Conclusions and public health implications

Our findings may have important clinical and public health implications. For example, a higher maternal dietary quality indicated by higher maternal pregnancy DASH score, scaled to a very plausible 2-SD increase (8.4 points increment; ALPHABET range: 9 to 38), was associated with a 37 g higher birth weight and a 24% lower risk in delivering SGA infants. Considering the high prevalence of fetal growth restriction, especially in developing countries, and its potential negative impacts on lifelong health, improving overall maternal dietary quality is of utmost importance. Our findings represent a significant contribution to the knowledge base regarding the importance of maternal diet on offspring health outcomes. Better understanding of these relationships may inform revision of existing dietary guidelines or development of new guidelines for optimal nutrition in pregnancy. Policies to ensure availability of affordable healthy foods and programmatic efforts to inform and support women of reproductive age, such as raising awareness of the importance of maternal diet and prenatal and antenatal counseling, would help women achieve a healthier diet.

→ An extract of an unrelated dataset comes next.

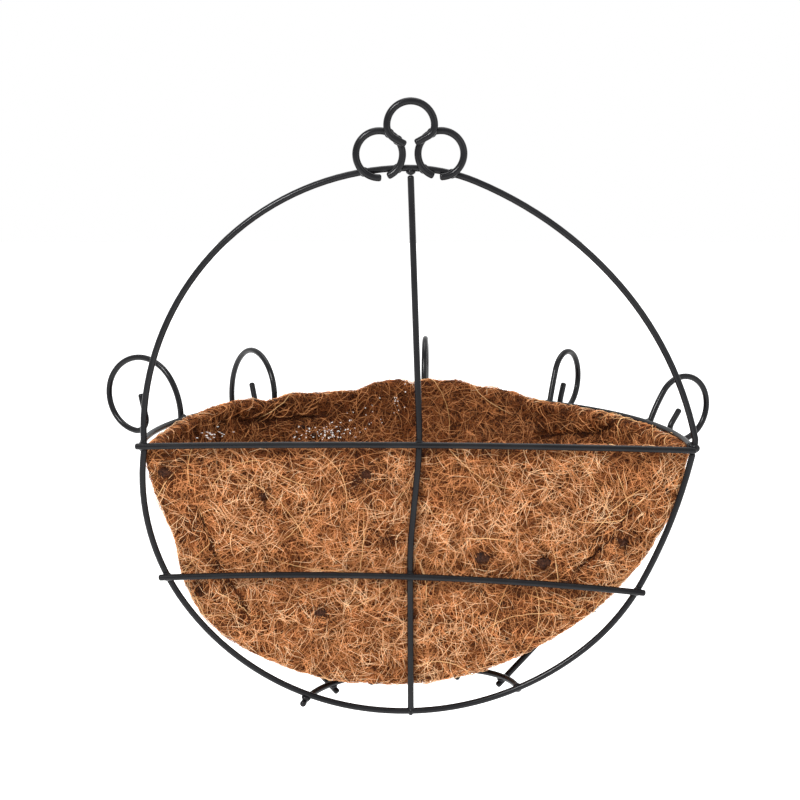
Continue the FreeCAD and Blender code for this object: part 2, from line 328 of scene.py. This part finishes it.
# -------------------------------------------------------------- one strand
# A kind of strand, in mm: ranges of bend radius and of length, how far the bend has changed
# by the end, number of points, lift off the felt, how far an end strays, range of radius.
# A plain number stands for a range that is a single value.
Kind = namedtuple("Kind", "bend length change steps lift stray radius")
COIR = Kind((3.5, 24), (6, 21), (-2.0, 0.4), 8, None, 0.35, None)
LONG = Kind((18, 90), (28, 70), (-1.5, 0.5), 26, (0.8, 1.3), 0.8, (0.19, 0.28))
LINT = Kind((1, 4), (0.3, 1.1), 0, 6, 1.7, 0, (0.11, 0.24))
CREASE = Kind((8, 40), (4, 12), -1, 8, (0.3, 1.3), 0, (0.14, 0.24))
ROUND_KNOT = Kind((1.5, 5), (3, 8), 0, 8, (0.6, 1.8), 0, (0.12, 0.22))


def drawn(values):
    """A random value from a range, or the plain number itself."""
    return rng.uniform(*values) if isinstance(values, tuple) else values


def any_heading(normal):
    return Quaternion(normal, rng.uniform(0, math.tau)) @ normal.orthogonal().normalized()


def trace_strand(tree, start, normal, heading, length, bend, change, steps, lift, stray):
    """Walk over the felt from start, turning as it goes, and lift off a little."""
    step = length / (steps - 1)
    spot = start
    path = []
    ups = []
    for index in range(steps):
        t = index / (steps - 1)
        path.append(spot + normal * (lift * (0.3 + math.sin(math.pi * t)) + stray * t ** 3))
        ups.append(normal)
        heading = Quaternion(normal, bend * (1 + change * t) * step) @ heading
        spot, normal, _, _ = tree.find_nearest(spot + heading * step)
        heading = (heading - normal * heading.dot(normal)).normalized()
    return path, ups


def lay_strand(tree, spot, normal, kind, heading=None):
    """One strand of this kind from spot: its path, the felt's normals along it and its radius."""
    bend = rng.choice((-1, 1)) / (rng.uniform(*kind.bend) * MM)
    if heading is None:
        heading = any_heading(normal)
    length = drawn(kind.length) * MM
    change = drawn(kind.change)
    lift = drawn(kind.lift) * MM
    stray = max(0, rng.gauss(0, kind.stray)) * MM if kind.stray else 0
    path, ups = trace_strand(tree, spot, normal, heading, length, bend, change, kind.steps, lift, stray)
    return path, ups, drawn(kind.radius) * MM


# Thickness of a strand along its length: (place, share of its radius).
TAPER = ((0, 0.35), (0.15, 1), (0.85, 1), (1, 0.25))
TUBE_SIDES = 3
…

In conclusion, maternal diet that is of low quality and high inflammatory potential is associated with lower offspring birth size and higher risk of offspring being born SGA in this multicenter meta-analysis using harmonized individual participants data. Although confirmation from other sources including randomized controlled trials are needed to establish causality, our results strongly suggest that improving overall maternal dietary pattern based on predefined criteria related to overall quality and inflammatory potential is beneficial for optimal fetal growth.